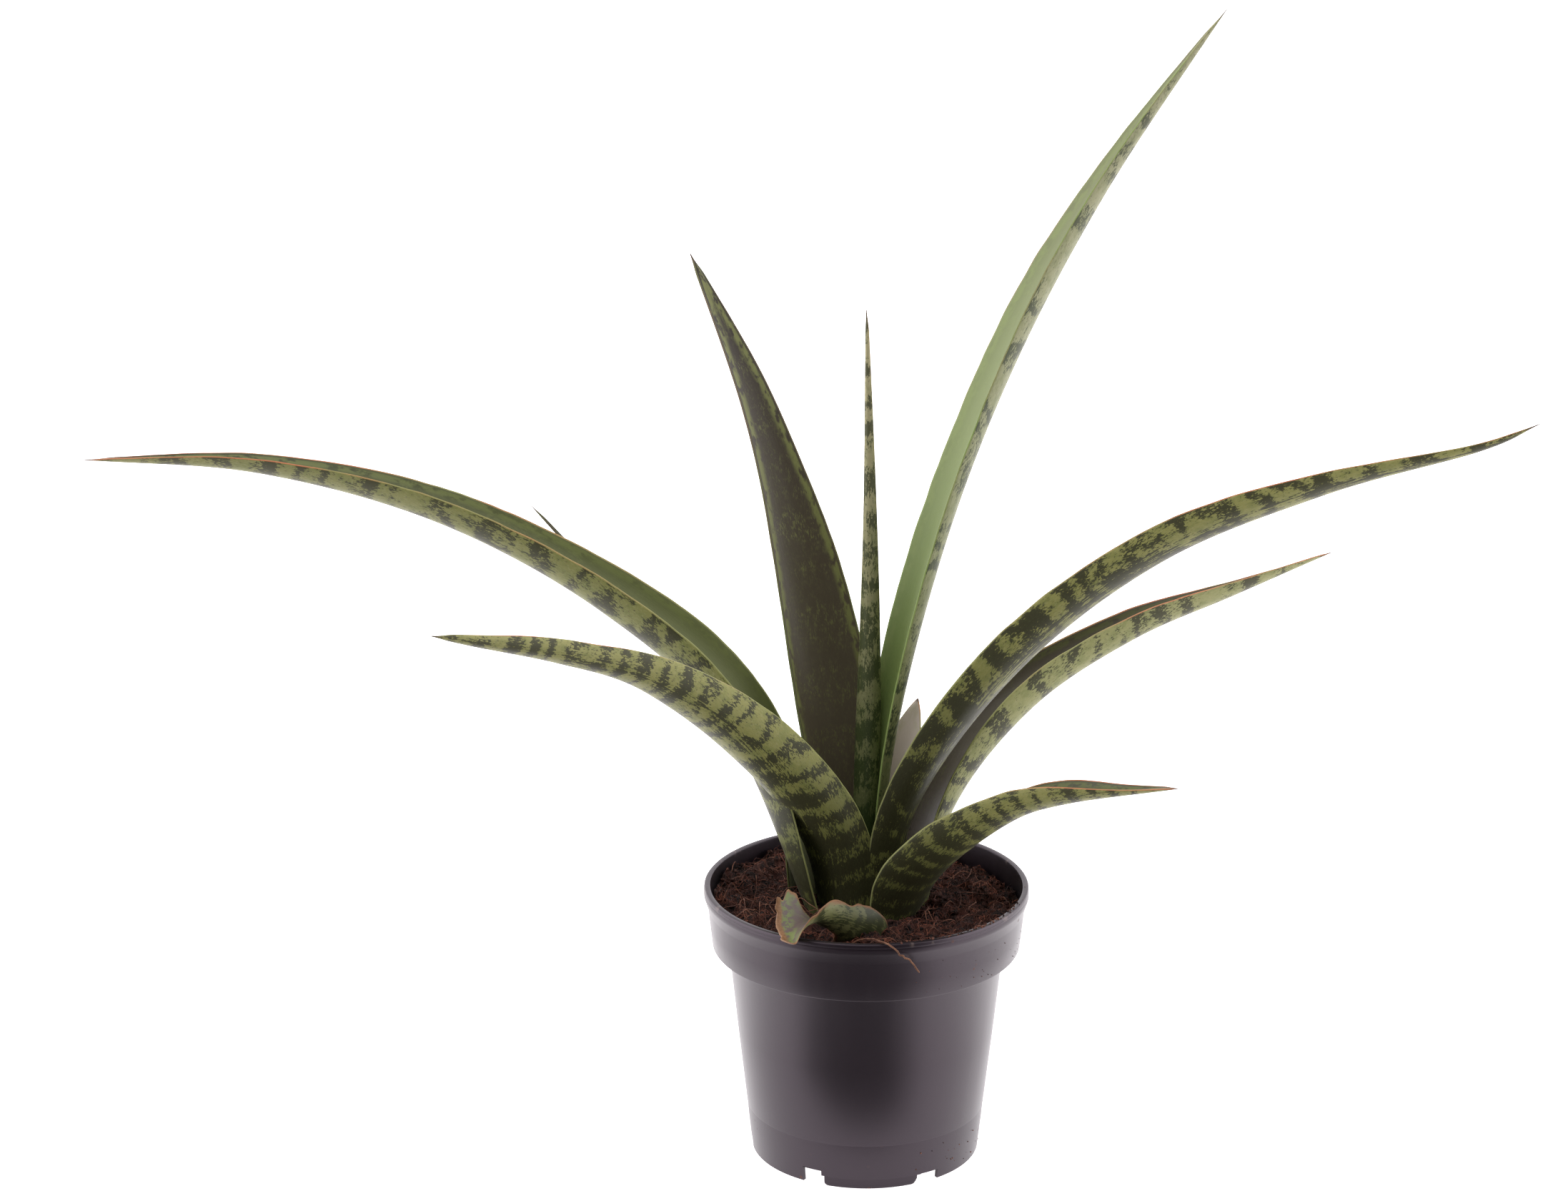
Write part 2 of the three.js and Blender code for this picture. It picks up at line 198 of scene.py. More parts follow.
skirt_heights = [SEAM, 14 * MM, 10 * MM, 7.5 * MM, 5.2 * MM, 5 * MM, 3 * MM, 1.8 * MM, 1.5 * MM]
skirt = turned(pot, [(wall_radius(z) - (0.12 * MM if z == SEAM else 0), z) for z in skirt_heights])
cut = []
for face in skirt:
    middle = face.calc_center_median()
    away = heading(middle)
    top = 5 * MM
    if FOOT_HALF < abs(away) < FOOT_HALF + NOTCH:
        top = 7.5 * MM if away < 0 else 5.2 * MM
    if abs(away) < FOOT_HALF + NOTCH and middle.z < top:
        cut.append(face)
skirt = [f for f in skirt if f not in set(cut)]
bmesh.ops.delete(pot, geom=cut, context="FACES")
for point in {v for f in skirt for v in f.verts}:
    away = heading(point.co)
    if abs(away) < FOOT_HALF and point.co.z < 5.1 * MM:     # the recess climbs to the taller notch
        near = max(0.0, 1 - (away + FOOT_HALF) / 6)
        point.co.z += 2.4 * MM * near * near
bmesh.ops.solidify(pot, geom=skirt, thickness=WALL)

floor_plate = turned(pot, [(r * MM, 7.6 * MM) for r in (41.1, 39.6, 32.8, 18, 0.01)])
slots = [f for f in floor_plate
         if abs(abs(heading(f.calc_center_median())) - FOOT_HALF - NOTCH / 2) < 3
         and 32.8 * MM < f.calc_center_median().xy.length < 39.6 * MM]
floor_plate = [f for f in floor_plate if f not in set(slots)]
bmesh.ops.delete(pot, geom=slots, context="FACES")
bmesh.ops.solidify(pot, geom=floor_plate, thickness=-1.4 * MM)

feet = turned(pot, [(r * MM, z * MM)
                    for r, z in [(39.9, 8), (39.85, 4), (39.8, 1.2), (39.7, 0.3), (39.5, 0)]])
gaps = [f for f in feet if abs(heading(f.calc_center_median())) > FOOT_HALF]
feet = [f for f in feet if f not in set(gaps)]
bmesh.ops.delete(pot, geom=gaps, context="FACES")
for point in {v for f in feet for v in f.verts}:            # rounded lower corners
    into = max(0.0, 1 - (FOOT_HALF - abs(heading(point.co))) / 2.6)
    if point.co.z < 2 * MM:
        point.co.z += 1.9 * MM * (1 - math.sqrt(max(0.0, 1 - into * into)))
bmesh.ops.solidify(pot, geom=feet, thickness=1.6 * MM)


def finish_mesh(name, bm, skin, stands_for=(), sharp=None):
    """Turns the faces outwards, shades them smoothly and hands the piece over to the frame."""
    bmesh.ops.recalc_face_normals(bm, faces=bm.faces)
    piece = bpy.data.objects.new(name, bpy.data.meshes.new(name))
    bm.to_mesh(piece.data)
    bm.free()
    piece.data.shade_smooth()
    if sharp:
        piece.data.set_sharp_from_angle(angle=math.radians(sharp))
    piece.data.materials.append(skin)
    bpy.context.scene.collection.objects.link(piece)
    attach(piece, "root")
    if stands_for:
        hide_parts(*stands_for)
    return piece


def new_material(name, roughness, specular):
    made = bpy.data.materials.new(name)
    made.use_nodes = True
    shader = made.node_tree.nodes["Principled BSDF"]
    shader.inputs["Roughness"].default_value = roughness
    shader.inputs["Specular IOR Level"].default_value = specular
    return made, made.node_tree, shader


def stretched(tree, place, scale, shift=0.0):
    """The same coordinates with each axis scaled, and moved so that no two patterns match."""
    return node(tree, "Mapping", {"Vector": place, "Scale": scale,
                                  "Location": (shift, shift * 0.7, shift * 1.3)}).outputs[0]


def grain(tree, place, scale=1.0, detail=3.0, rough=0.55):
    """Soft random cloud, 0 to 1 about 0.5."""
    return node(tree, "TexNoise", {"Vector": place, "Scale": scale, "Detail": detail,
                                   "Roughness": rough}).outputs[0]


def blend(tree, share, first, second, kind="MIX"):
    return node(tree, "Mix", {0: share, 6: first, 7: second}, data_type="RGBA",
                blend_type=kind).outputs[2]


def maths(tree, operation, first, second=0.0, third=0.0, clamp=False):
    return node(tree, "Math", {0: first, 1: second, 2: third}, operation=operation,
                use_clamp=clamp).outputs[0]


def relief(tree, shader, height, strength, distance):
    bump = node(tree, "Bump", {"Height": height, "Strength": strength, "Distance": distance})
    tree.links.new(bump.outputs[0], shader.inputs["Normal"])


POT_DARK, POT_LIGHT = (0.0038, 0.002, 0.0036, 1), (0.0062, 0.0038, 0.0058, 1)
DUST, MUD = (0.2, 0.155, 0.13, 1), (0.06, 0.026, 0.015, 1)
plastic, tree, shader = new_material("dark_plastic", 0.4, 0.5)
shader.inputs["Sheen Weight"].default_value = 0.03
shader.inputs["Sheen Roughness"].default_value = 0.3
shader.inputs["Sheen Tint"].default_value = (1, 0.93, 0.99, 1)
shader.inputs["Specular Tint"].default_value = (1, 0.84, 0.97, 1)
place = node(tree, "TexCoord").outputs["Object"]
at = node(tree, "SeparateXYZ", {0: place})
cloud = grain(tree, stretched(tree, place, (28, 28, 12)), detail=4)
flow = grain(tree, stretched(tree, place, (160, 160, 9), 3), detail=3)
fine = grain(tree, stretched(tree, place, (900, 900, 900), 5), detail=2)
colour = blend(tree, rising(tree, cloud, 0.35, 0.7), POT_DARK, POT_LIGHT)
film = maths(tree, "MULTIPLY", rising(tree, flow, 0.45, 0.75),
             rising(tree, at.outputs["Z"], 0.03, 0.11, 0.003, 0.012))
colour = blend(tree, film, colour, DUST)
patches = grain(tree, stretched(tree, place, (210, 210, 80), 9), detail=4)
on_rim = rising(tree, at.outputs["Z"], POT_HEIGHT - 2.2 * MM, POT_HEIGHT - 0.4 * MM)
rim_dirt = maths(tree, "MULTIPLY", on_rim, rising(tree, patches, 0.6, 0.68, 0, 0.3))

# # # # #

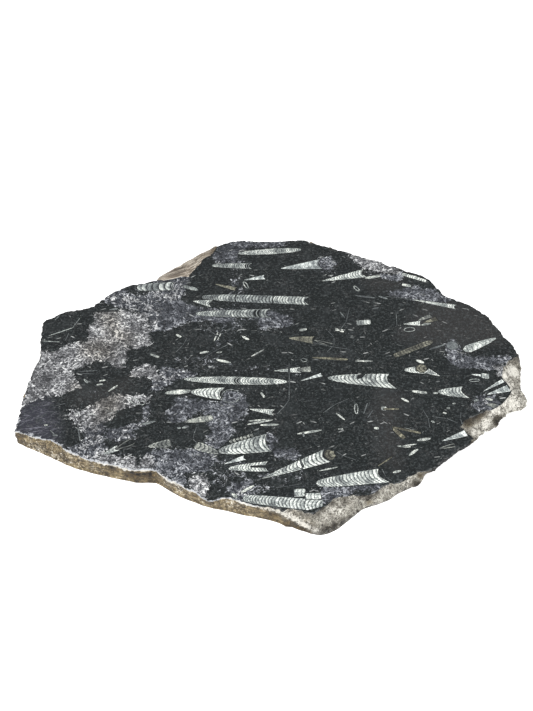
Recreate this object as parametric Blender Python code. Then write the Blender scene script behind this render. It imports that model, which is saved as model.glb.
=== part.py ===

# # # # #

Aim of the task
Give again the lines from the one with "Write part 2" to the one with "bmesh.ops.solidify(pot, geom=skirt, thickness=WALL)", both lines included, exactly and with no other line.

Exercise output
Write part 2 of the three.js and Blender code for this picture. It picks up at line 198 of scene.py. More parts follow.
skirt_heights = [SEAM, 14 * MM, 10 * MM, 7.5 * MM, 5.2 * MM, 5 * MM, 3 * MM, 1.8 * MM, 1.5 * MM]
skirt = turned(pot, [(wall_radius(z) - (0.12 * MM if z == SEAM else 0), z) for z in skirt_heights])
cut = []
for face in skirt:
    middle = face.calc_center_median()
    away = heading(middle)
    top = 5 * MM
    if FOOT_HALF < abs(away) < FOOT_HALF + NOTCH:
        top = 7.5 * MM if away < 0 else 5.2 * MM
    if abs(away) < FOOT_HALF + NOTCH and middle.z < top:
        cut.append(face)
skirt = [f for f in skirt if f not in set(cut)]
bmesh.ops.delete(pot, geom=cut, context="FACES")
for point in {v for f in skirt for v in f.verts}:
    away = heading(point.co)
    if abs(away) < FOOT_HALF and point.co.z < 5.1 * MM:     # the recess climbs to the taller notch
        near = max(0.0, 1 - (away + FOOT_HALF) / 6)
        point.co.z += 2.4 * MM * near * near
bmesh.ops.solidify(pot, geom=skirt, thickness=WALL)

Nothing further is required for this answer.